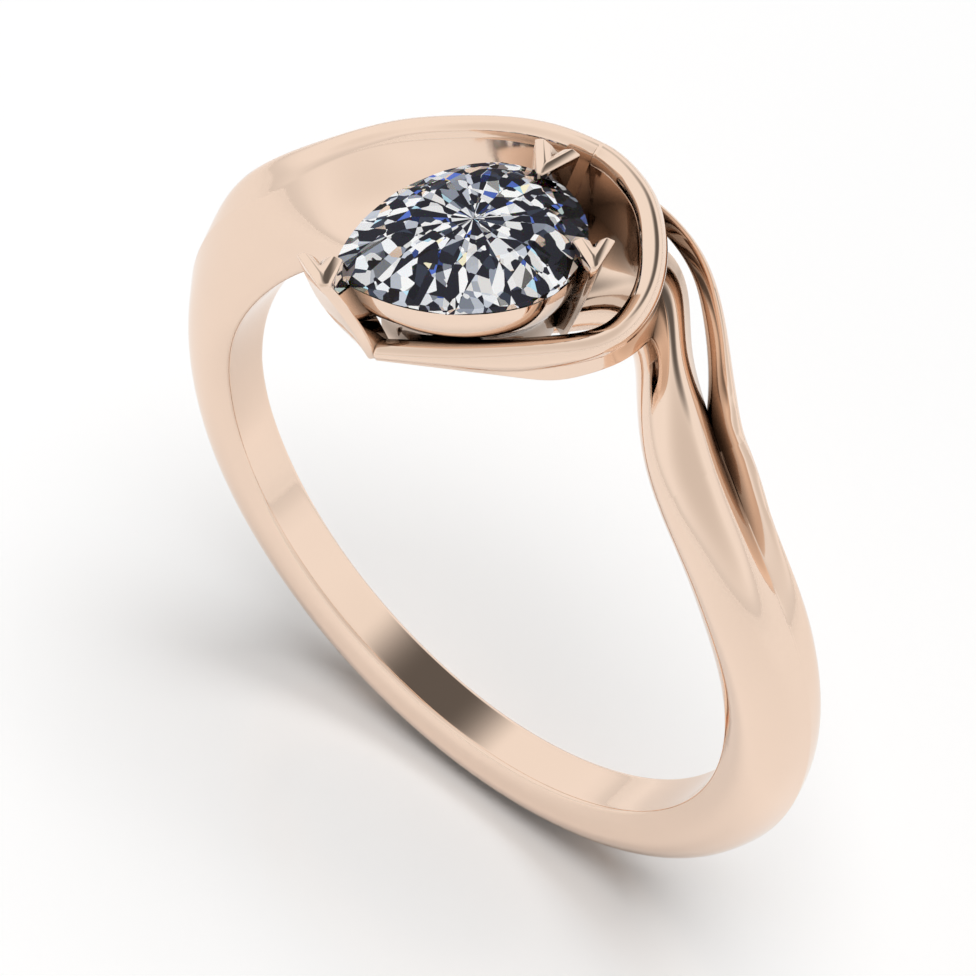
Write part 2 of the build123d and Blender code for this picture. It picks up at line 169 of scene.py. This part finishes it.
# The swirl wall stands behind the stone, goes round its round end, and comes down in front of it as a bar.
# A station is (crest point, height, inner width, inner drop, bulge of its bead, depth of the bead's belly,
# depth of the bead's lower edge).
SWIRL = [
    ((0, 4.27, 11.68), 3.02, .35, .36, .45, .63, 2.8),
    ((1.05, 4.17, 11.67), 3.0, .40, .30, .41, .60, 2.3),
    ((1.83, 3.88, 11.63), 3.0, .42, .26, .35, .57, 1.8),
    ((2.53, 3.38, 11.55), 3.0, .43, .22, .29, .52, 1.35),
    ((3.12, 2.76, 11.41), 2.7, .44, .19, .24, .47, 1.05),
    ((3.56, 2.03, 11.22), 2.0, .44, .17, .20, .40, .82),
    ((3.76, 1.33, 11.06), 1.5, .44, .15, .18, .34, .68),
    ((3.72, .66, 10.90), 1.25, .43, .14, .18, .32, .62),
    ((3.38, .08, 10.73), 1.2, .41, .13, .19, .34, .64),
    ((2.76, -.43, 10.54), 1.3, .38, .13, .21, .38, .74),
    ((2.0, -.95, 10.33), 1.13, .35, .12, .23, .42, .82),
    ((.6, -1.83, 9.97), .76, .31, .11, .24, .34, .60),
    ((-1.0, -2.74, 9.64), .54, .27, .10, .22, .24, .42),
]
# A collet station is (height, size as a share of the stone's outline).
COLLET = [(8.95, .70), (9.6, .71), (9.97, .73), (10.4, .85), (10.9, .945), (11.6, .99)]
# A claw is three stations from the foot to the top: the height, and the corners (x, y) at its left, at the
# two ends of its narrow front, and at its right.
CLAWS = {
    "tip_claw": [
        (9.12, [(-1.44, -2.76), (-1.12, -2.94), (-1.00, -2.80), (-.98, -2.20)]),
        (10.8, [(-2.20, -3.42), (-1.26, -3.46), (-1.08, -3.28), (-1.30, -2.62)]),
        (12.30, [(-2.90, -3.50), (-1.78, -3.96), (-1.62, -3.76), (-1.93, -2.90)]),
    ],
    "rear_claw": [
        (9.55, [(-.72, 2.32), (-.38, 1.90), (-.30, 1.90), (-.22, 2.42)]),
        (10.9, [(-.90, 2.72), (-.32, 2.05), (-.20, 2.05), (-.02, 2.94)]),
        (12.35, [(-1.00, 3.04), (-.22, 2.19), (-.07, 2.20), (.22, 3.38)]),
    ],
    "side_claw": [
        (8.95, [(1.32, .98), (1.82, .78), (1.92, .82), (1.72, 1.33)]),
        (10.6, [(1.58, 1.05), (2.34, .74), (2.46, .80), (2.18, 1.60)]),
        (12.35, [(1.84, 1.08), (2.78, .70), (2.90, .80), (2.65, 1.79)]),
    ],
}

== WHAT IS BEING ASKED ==
Take the material above and return all of it exactly.

== SOLVED PROBLEM ==
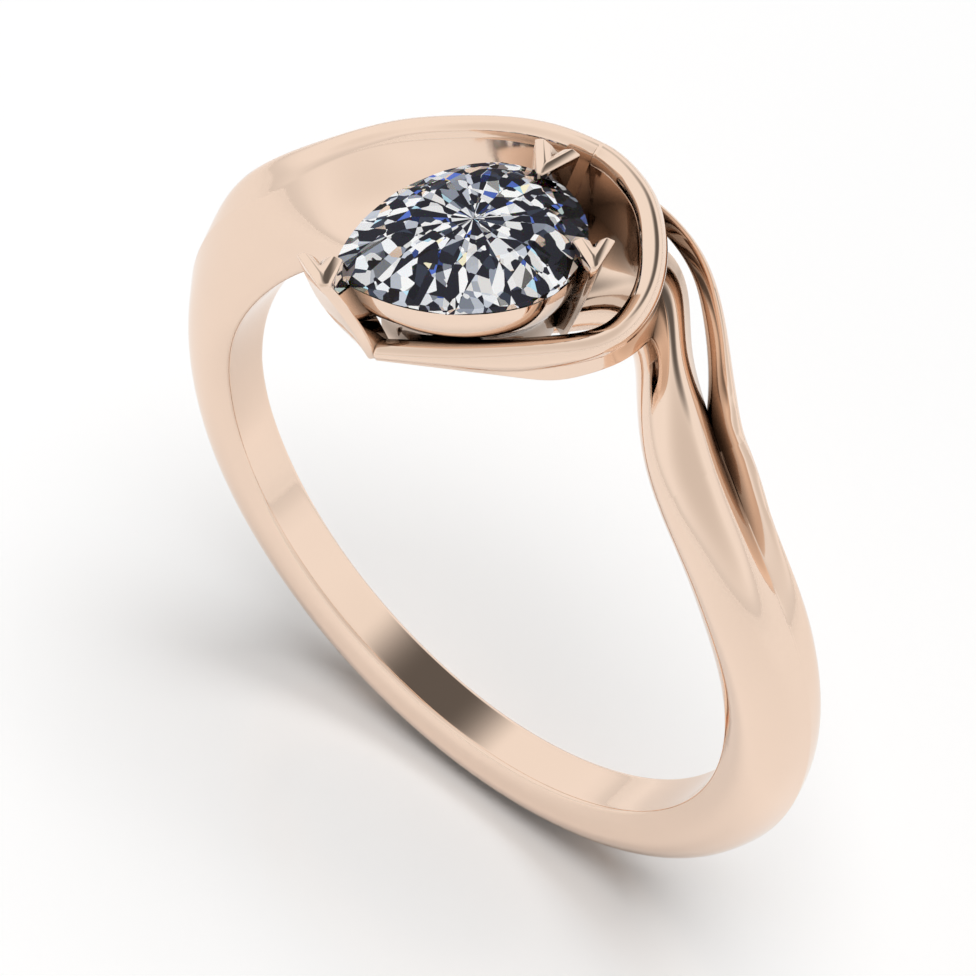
Write part 2 of the build123d and Blender code for this picture. It picks up at line 169 of scene.py. This part finishes it.
# The swirl wall stands behind the stone, goes round its round end, and comes down in front of it as a bar.
# A station is (crest point, height, inner width, inner drop, bulge of its bead, depth of the bead's belly,
# depth of the bead's lower edge).
SWIRL = [
    ((0, 4.27, 11.68), 3.02, .35, .36, .45, .63, 2.8),
    ((1.05, 4.17, 11.67), 3.0, .40, .30, .41, .60, 2.3),
    ((1.83, 3.88, 11.63), 3.0, .42, .26, .35, .57, 1.8),
    ((2.53, 3.38, 11.55), 3.0, .43, .22, .29, .52, 1.35),
    ((3.12, 2.76, 11.41), 2.7, .44, .19, .24, .47, 1.05),
    ((3.56, 2.03, 11.22), 2.0, .44, .17, .20, .40, .82),
    ((3.76, 1.33, 11.06), 1.5, .44, .15, .18, .34, .68),
    ((3.72, .66, 10.90), 1.25, .43, .14, .18, .32, .62),
    ((3.38, .08, 10.73), 1.2, .41, .13, .19, .34, .64),
    ((2.76, -.43, 10.54), 1.3, .38, .13, .21, .38, .74),
    ((2.0, -.95, 10.33), 1.13, .35, .12, .23, .42, .82),
    ((.6, -1.83, 9.97), .76, .31, .11, .24, .34, .60),
    ((-1.0, -2.74, 9.64), .54, .27, .10, .22, .24, .42),
]
# A collet station is (height, size as a share of the stone's outline).
COLLET = [(8.95, .70), (9.6, .71), (9.97, .73), (10.4, .85), (10.9, .945), (11.6, .99)]
# A claw is three stations from the foot to the top: the height, and the corners (x, y) at its left, at the
# two ends of its narrow front, and at its right.
CLAWS = {
    "tip_claw": [
        (9.12, [(-1.44, -2.76), (-1.12, -2.94), (-1.00, -2.80), (-.98, -2.20)]),
        (10.8, [(-2.20, -3.42), (-1.26, -3.46), (-1.08, -3.28), (-1.30, -2.62)]),
        (12.30, [(-2.90, -3.50), (-1.78, -3.96), (-1.62, -3.76), (-1.93, -2.90)]),
    ],
    "rear_claw": [
        (9.55, [(-.72, 2.32), (-.38, 1.90), (-.30, 1.90), (-.22, 2.42)]),
        (10.9, [(-.90, 2.72), (-.32, 2.05), (-.20, 2.05), (-.02, 2.94)]),
        (12.35, [(-1.00, 3.04), (-.22, 2.19), (-.07, 2.20), (.22, 3.38)]),
    ],
    "side_claw": [
        (8.95, [(1.32, .98), (1.82, .78), (1.92, .82), (1.72, 1.33)]),
        (10.6, [(1.58, 1.05), (2.34, .74), (2.46, .80), (2.18, 1.60)]),
        (12.35, [(1.84, 1.08), (2.78, .70), (2.90, .80), (2.65, 1.79)]),
    ],
}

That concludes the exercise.